Over time, however, we've abolished the Founders' safeguards, and major party power has become a legal entitlement. The historical outcome of such power is, predictably, barely sufferable evil.
When the Honorable James Jeffords of Vermont smashed his Republican yoke, I had hoped he'd also smash our complacency. I'd hoped that while he transfixed the cameras and microphones, and while pundits were blathering about history and precedents, he'd boldly declare himself the new Senate minority leader.
Why not? There's only one independent in the Senate, and he's it. Logically, he ought to get the pay raise and title currently held by a fellow who represents an oppressively large minority Republican Party.

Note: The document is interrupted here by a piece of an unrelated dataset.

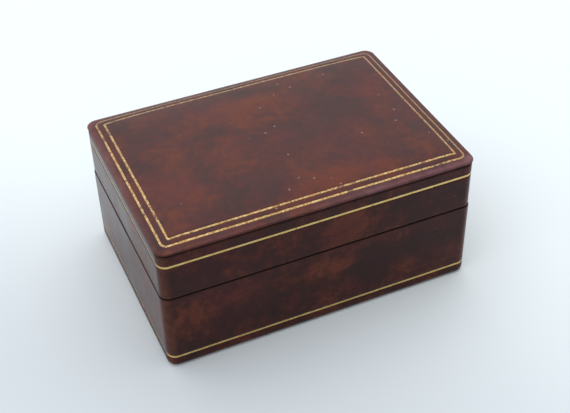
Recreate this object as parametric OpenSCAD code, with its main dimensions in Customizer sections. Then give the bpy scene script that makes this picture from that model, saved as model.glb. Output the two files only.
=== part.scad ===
// Leather jewellery case: a board box covered in gilt-lined leather, with a
// cushioned lid on two brass stop hinges and a velvet interior for rings.
// Millimetres. +Z is up, the long side runs along X and the front faces -Y.
// The origin is the centre of the underside.

/* [Case] */
// Length, side to side
case_w = 130; // [120:1:150]
// Depth, front to back
case_d = 90; // [84:1:104]
// Height of the seam between base and lid
seam_z = 35.4; // [34:0.2:42]
// Height of the lid's widest edge above the seam
lid_h = 21.6; // [21:0.2:26]
// Rise of the cushioned top above its widest edge
crown_h = 3; // [2.4:0.1:3.6]
// Outer radius of the upright corners
corner_r = 4; // [3:0.5:5]
// Height of the gap at the seam
seam_gap = 0.3; // [0.2:0.05:0.5]

/* [Boards and leather] */
// Thickness of the covering leather
leather_t = 0.9; // [0.7:0.1:1]
// Thickness of a wall: board and leather together
wall_t = 5; // [4.5:0.25:5.5]
// Thickness of the bottom board
bottom_t = 3; // [2.5:0.5:4]
// Thickness of the lid's top board
top_board_t = 2.5; // [2:0.25:2.5]
// How far the leather turns in under the base
turn_in = 9; // [7:1:12]
// Radius of the leather where it turns under the base
foot_r = 1.8; // [1:0.1:2]
// How far the lid's walls stand in from the widest edge
lid_inset = 0.2; // [0.1:0.1:0.3]

/* [Gilt lines] */
// Width of every gilt line
gilt_w = 0.9; // [0.6:0.1:1.2]
// Depth that the gilt is pressed into the leather
gilt_depth = 0.15; // [0.1:0.05:0.2]
// Height of the line round the base
base_gilt_z = 5.4; // [4:0.1:8]
// Distance of the line round the lid below the widest edge
lid_gilt_drop = 5.9; // [4:0.1:8]
// Distance of the outer top frame from the edge
outer_frame_in = 3.4; // [3:0.1:5]
// Distance of the inner top frame from the edge
inner_frame_in = 6.5; // [6:0.1:10]

/* [Interior] */
// Thickness of the velvet-covered wall linings
lining_t = 1.2; // [1:0.1:1.6]
// How far the base linings stand up into the lid
lip_h = 3.5; // [2:0.5:5]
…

Either Bernie Sanders or Virgil Goode, the only independents in the House of Representatives, should become minority leader in that assembly. Unless, of course, Ron Paul of Texas, a life member of the Libertarian Party, were to renounce his Republican affectation and reveal his true nature. In that event, Dr. Paul would be minority leader.
Then again, why are political parties even relevant in working politics? Why should abstractions get an amplified voice in our legislative assemblies?
Alas, the minority/majority facade has been building Democratic and Republican strength since it started about a hundred years ago. In the years since, the two parties have added thousands of laws, rules, funds and practices that have intoxicated them with money and power.
When The Star exposed the stench in the Build Indiana Fund, I'd hoped that citizens would become enraged that members of the minority party in each house get far less BIF money to spend in their districts than do members of the majority party. But there's been no rage. That's just the way things work, right? Winner takes the fat share, but all the good ol' boys get some; just as in lawsuits and boxing matches.
It's taken a long time, and their final victory was so sneaky as to be unnoticed, but the Tories have won. There's no significant difference between the Republican and Democratic parties. Both agree that federal authority is pre-eminent, that our individual rights are conditional and that laws don't need justification or limits.
Democrats believe in big government, and they've given it to us. Republicans say they believe in smaller government, but they've made it bigger than the Democrats would have dared. Most of us accept all this as if there's no other way.
Yet I still have hope. People are questioning and even abandoning their parties of habit. Tories have found a range of options including the Green, Natural Law and Reform parties. Whigs have the Constitution and Libertarian parties. So if you're a recent convert to any of these, God bless you. If you're still attached to a barely sufferable evil party, however, I must ask, are you OK?